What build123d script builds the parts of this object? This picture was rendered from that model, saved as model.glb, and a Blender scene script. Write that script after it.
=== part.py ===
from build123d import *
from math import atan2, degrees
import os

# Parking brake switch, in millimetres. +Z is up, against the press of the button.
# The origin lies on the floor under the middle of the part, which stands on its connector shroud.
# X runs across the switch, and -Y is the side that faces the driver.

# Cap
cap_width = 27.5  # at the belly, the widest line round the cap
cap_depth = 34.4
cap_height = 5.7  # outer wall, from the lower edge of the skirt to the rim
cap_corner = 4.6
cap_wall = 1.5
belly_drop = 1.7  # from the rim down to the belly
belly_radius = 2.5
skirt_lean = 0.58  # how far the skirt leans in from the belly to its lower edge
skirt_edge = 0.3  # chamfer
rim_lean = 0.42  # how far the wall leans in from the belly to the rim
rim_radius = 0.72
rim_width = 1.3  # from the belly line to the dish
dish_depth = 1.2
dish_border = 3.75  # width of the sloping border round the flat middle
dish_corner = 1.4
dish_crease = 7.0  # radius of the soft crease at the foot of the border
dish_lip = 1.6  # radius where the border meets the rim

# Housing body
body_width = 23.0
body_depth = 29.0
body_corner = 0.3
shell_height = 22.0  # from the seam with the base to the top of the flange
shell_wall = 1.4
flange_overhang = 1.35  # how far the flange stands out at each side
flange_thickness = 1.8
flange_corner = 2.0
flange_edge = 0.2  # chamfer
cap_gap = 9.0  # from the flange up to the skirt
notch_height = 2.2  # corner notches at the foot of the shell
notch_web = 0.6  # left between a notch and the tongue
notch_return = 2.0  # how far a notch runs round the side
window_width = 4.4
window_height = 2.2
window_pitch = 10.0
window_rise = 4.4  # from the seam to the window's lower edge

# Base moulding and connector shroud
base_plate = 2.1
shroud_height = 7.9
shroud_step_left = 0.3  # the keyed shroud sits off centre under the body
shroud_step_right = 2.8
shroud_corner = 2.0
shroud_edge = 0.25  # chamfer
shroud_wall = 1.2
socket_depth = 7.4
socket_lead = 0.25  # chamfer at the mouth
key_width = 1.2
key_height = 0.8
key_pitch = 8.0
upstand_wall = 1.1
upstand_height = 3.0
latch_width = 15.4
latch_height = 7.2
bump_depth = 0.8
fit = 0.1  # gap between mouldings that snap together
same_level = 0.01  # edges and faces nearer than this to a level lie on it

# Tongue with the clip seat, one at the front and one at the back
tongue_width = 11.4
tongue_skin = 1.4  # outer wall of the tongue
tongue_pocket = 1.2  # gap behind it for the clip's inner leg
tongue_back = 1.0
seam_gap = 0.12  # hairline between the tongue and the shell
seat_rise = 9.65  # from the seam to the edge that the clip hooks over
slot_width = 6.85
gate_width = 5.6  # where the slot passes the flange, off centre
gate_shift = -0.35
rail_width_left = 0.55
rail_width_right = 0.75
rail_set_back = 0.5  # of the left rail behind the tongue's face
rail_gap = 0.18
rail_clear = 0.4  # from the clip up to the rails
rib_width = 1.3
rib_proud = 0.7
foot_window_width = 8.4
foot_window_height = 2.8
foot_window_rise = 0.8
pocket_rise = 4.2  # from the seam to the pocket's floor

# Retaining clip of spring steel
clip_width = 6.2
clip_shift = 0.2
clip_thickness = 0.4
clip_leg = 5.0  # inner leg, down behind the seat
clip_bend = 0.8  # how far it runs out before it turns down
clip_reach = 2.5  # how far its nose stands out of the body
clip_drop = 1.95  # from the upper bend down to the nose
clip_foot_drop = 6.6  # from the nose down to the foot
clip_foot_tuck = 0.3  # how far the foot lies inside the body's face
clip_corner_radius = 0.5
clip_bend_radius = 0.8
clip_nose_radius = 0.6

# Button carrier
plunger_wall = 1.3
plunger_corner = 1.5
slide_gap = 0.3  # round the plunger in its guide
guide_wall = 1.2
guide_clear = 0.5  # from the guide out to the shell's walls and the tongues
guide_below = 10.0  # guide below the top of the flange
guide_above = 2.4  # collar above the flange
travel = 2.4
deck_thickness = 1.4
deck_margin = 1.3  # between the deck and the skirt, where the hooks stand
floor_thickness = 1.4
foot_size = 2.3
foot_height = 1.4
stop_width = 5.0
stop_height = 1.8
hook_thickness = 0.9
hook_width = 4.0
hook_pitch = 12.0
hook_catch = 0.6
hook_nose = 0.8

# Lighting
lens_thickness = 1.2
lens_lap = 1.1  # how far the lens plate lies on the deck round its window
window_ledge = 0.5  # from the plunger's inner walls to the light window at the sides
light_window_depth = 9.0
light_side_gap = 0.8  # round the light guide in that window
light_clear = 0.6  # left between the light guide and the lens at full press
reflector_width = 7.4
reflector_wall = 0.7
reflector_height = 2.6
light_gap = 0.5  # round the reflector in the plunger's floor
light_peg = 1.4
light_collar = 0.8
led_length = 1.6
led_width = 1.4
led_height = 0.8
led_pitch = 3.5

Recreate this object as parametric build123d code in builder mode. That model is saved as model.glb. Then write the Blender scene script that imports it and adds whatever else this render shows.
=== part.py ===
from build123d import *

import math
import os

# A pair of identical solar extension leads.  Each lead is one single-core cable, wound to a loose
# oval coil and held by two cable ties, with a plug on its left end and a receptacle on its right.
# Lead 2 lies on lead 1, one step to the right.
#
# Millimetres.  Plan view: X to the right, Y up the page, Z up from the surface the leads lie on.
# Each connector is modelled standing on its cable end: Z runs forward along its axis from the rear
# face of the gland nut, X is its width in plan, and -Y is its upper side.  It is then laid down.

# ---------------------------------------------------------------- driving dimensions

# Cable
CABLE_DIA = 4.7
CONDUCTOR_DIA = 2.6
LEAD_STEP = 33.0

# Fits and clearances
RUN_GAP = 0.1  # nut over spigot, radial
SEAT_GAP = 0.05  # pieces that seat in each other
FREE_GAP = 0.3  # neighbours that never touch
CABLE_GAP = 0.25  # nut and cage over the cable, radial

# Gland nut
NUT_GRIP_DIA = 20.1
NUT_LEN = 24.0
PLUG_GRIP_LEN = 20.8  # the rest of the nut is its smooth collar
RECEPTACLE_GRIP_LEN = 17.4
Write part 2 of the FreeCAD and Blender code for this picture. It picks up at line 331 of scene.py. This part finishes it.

## WHAT THE TASK ASKS
Please output the complete data exactly.

## OUTPUT
What build123d script builds the parts of this object? This picture was rendered from that model, saved as model.glb, and a Blender scene script. Write that script after it.
=== part.py ===
from build123d import *
from math import atan2, degrees
import os

# Parking brake switch, in millimetres. +Z is up, against the press of the button.
# The origin lies on the floor under the middle of the part, which stands on its connector shroud.
# X runs across the switch, and -Y is the side that faces the driver.

# Cap
cap_width = 27.5  # at the belly, the widest line round the cap
cap_depth = 34.4
cap_height = 5.7  # outer wall, from the lower edge of the skirt to the rim
cap_corner = 4.6
cap_wall = 1.5
belly_drop = 1.7  # from the rim down to the belly
belly_radius = 2.5
skirt_lean = 0.58  # how far the skirt leans in from the belly to its lower edge
skirt_edge = 0.3  # chamfer
rim_lean = 0.42  # how far the wall leans in from the belly to the rim
rim_radius = 0.72
rim_width = 1.3  # from the belly line to the dish
dish_depth = 1.2
dish_border = 3.75  # width of the sloping border round the flat middle
dish_corner = 1.4
dish_crease = 7.0  # radius of the soft crease at the foot of the border
dish_lip = 1.6  # radius where the border meets the rim

# Housing body
body_width = 23.0
body_depth = 29.0
body_corner = 0.3
shell_height = 22.0  # from the seam with the base to the top of the flange
shell_wall = 1.4
flange_overhang = 1.35  # how far the flange stands out at each side
flange_thickness = 1.8
flange_corner = 2.0
flange_edge = 0.2  # chamfer
cap_gap = 9.0  # from the flange up to the skirt
notch_height = 2.2  # corner notches at the foot of the shell
notch_web = 0.6  # left between a notch and the tongue
notch_return = 2.0  # how far a notch runs round the side
window_width = 4.4
window_height = 2.2
window_pitch = 10.0
window_rise = 4.4  # from the seam to the window's lower edge

# Base moulding and connector shroud
base_plate = 2.1
shroud_height = 7.9
shroud_step_left = 0.3  # the keyed shroud sits off centre under the body
shroud_step_right = 2.8
shroud_corner = 2.0
shroud_edge = 0.25  # chamfer
shroud_wall = 1.2
socket_depth = 7.4
socket_lead = 0.25  # chamfer at the mouth
key_width = 1.2
key_height = 0.8
key_pitch = 8.0
upstand_wall = 1.1
upstand_height = 3.0
latch_width = 15.4
latch_height = 7.2
bump_depth = 0.8
fit = 0.1  # gap between mouldings that snap together
same_level = 0.01  # edges and faces nearer than this to a level lie on it

# Tongue with the clip seat, one at the front and one at the back
tongue_width = 11.4
tongue_skin = 1.4  # outer wall of the tongue
tongue_pocket = 1.2  # gap behind it for the clip's inner leg
tongue_back = 1.0
seam_gap = 0.12  # hairline between the tongue and the shell
seat_rise = 9.65  # from the seam to the edge that the clip hooks over
slot_width = 6.85
gate_width = 5.6  # where the slot passes the flange, off centre
gate_shift = -0.35
rail_width_left = 0.55
rail_width_right = 0.75
rail_set_back = 0.5  # of the left rail behind the tongue's face
rail_gap = 0.18
rail_clear = 0.4  # from the clip up to the rails
rib_width = 1.3
rib_proud = 0.7
foot_window_width = 8.4
foot_window_height = 2.8
foot_window_rise = 0.8
pocket_rise = 4.2  # from the seam to the pocket's floor

# Retaining clip of spring steel
clip_width = 6.2
clip_shift = 0.2
clip_thickness = 0.4
clip_leg = 5.0  # inner leg, down behind the seat
clip_bend = 0.8  # how far it runs out before it turns down
clip_reach = 2.5  # how far its nose stands out of the body
clip_drop = 1.95  # from the upper bend down to the nose
clip_foot_drop = 6.6  # from the nose down to the foot
clip_foot_tuck = 0.3  # how far the foot lies inside the body's face
clip_corner_radius = 0.5
clip_bend_radius = 0.8
clip_nose_radius = 0.6

# Button carrier
plunger_wall = 1.3
plunger_corner = 1.5
slide_gap = 0.3  # round the plunger in its guide
guide_wall = 1.2
guide_clear = 0.5  # from the guide out to the shell's walls and the tongues
guide_below = 10.0  # guide below the top of the flange
guide_above = 2.4  # collar above the flange
travel = 2.4
deck_thickness = 1.4
deck_margin = 1.3  # between the deck and the skirt, where the hooks stand
floor_thickness = 1.4
foot_size = 2.3
foot_height = 1.4
stop_width = 5.0
stop_height = 1.8
hook_thickness = 0.9
hook_width = 4.0
hook_pitch = 12.0
hook_catch = 0.6
hook_nose = 0.8

# Lighting
lens_thickness = 1.2
lens_lap = 1.1  # how far the lens plate lies on the deck round its window
window_ledge = 0.5  # from the plunger's inner walls to the light window at the sides
light_window_depth = 9.0
light_side_gap = 0.8  # round the light guide in that window
light_clear = 0.6  # left between the light guide and the lens at full press
reflector_width = 7.4
reflector_wall = 0.7
reflector_height = 2.6
light_gap = 0.5  # round the reflector in the plunger's floor
light_peg = 1.4
light_collar = 0.8
led_length = 1.6
led_width = 1.4
led_height = 0.8
led_pitch = 3.5

Recreate this object as parametric build123d code in builder mode. That model is saved as model.glb. Then write the Blender scene script that imports it and adds whatever else this render shows.
=== part.py ===
from build123d import *

import math
import os

# A pair of identical solar extension leads.  Each lead is one single-core cable, wound to a loose
# oval coil and held by two cable ties, with a plug on its left end and a receptacle on its right.
# Lead 2 lies on lead 1, one step to the right.
#
# Millimetres.  Plan view: X to the right, Y up the page, Z up from the surface the leads lie on.
# Each connector is modelled standing on its cable end: Z runs forward along its axis from the rear
# face of the gland nut, X is its width in plan, and -Y is its upper side.  It is then laid down.

# ---------------------------------------------------------------- driving dimensions

# Cable
CABLE_DIA = 4.7
CONDUCTOR_DIA = 2.6
LEAD_STEP = 33.0

# Fits and clearances
RUN_GAP = 0.1  # nut over spigot, radial
SEAT_GAP = 0.05  # pieces that seat in each other
FREE_GAP = 0.3  # neighbours that never touch
CABLE_GAP = 0.25  # nut and cage over the cable, radial

# Gland nut
NUT_GRIP_DIA = 20.1
NUT_LEN = 24.0
PLUG_GRIP_LEN = 20.8  # the rest of the nut is its smooth collar
RECEPTACLE_GRIP_LEN = 17.4
Write part 2 of the FreeCAD and Blender code for this picture. It picks up at line 331 of scene.py. This part finishes it.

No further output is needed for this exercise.